Внутренний режим в тюрьмах того времени был, разумеется, по сравнению с иными временами, весьма свободным. Днем заключенным разрешалось гулять по тюремному двору. Часть из них, скованные общей цепью («на связке») и под охраной солдат, могли покидать острог для сбора милостыни Христа ради. Арестанты «на связке» встречались на улицах каждого русского города, сбор милостыни был видом заработка, причем приносил немало. Зрелище заунывно поющих колодников оставляло тяжелое впечатление у прохожих. В указе Сената 1736 года с упреком говорится, что арестанты «отпускаются на связке для прошения милостыни, без одежды, в одних верхних рубахах, а другие пытаны, прикрывая одни спины кровавыми рубашками, а у иных от ветхости рубах и раны битые знать (т. е. видны. – Е. А.)». Выставлять раны и язвы напоказ было одним из приемов профессионального нищенства.
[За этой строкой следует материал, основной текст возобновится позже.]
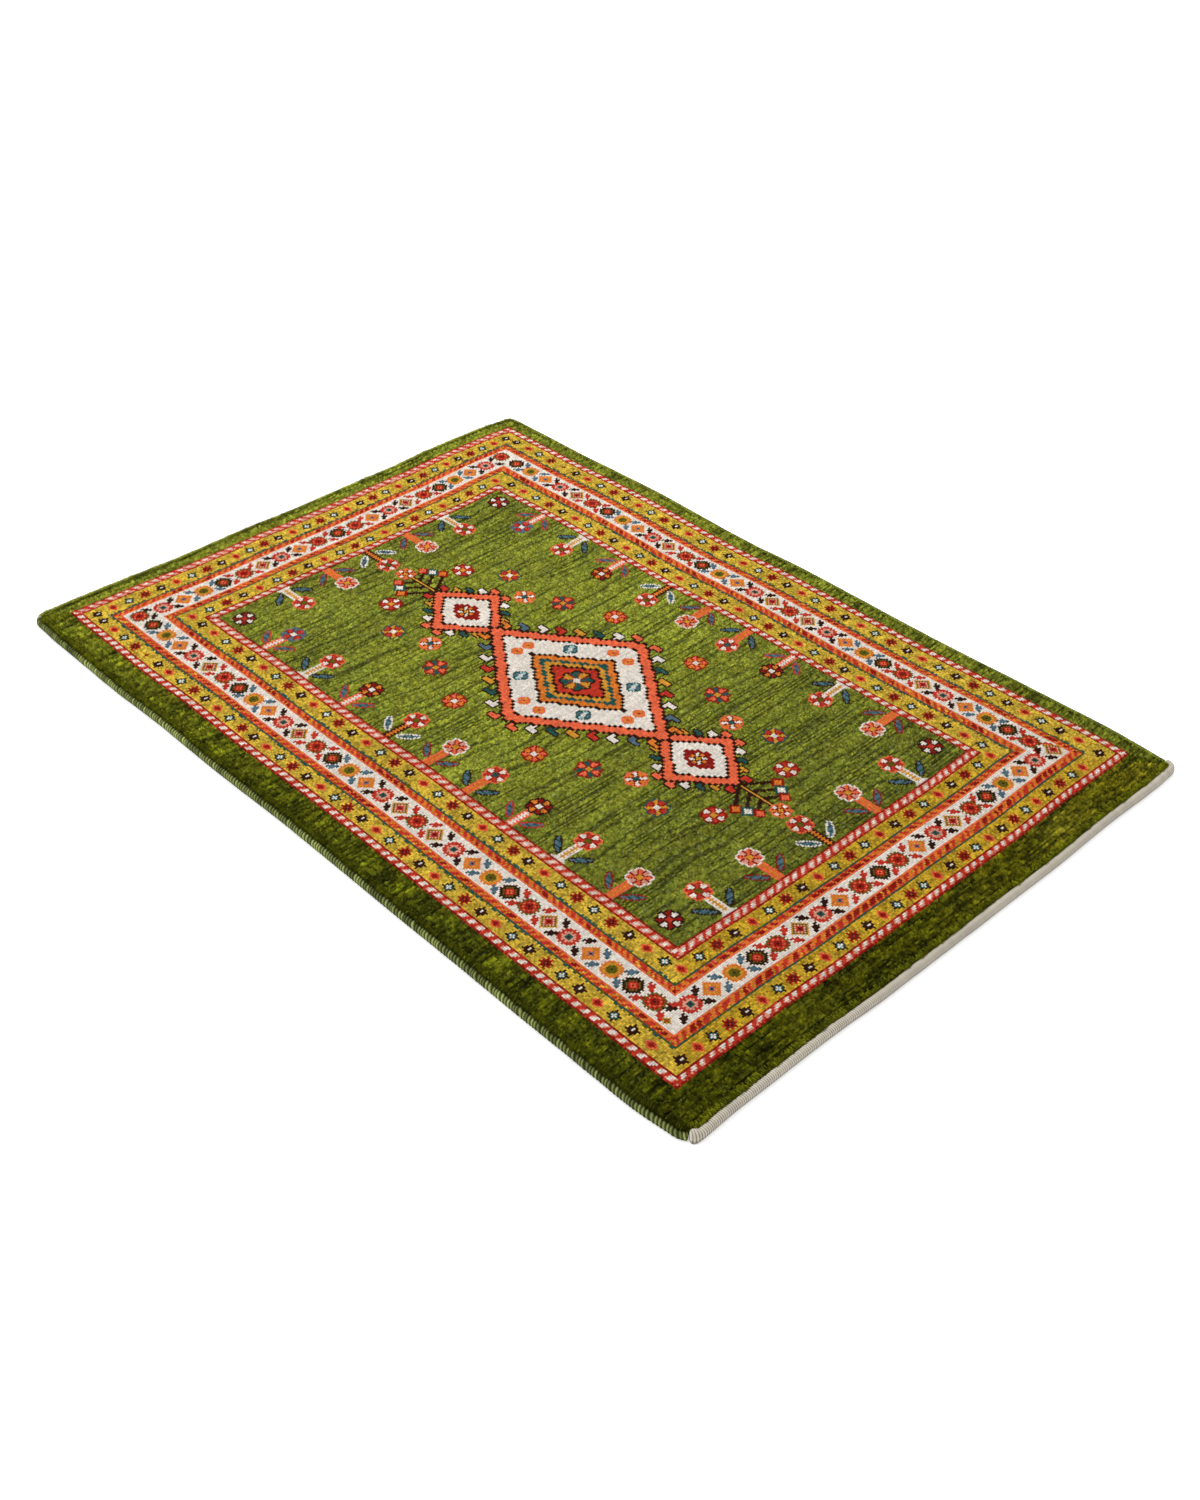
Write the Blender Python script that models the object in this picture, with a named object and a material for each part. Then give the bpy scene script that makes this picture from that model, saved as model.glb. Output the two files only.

Вернувшись в острог, арестанты делили милостыню на всех колодников. В тюрьмах существовала своя организация во главе с выборным старостой – типичный для преступного мира «общак». Старосты ведали «общаком», получали и распределяли передачи. Тюремное начальство делало им всевозможные поблажки, сговор («стачка») между тюремными сторожами и тогдашними «авторитетами» был делом обычным.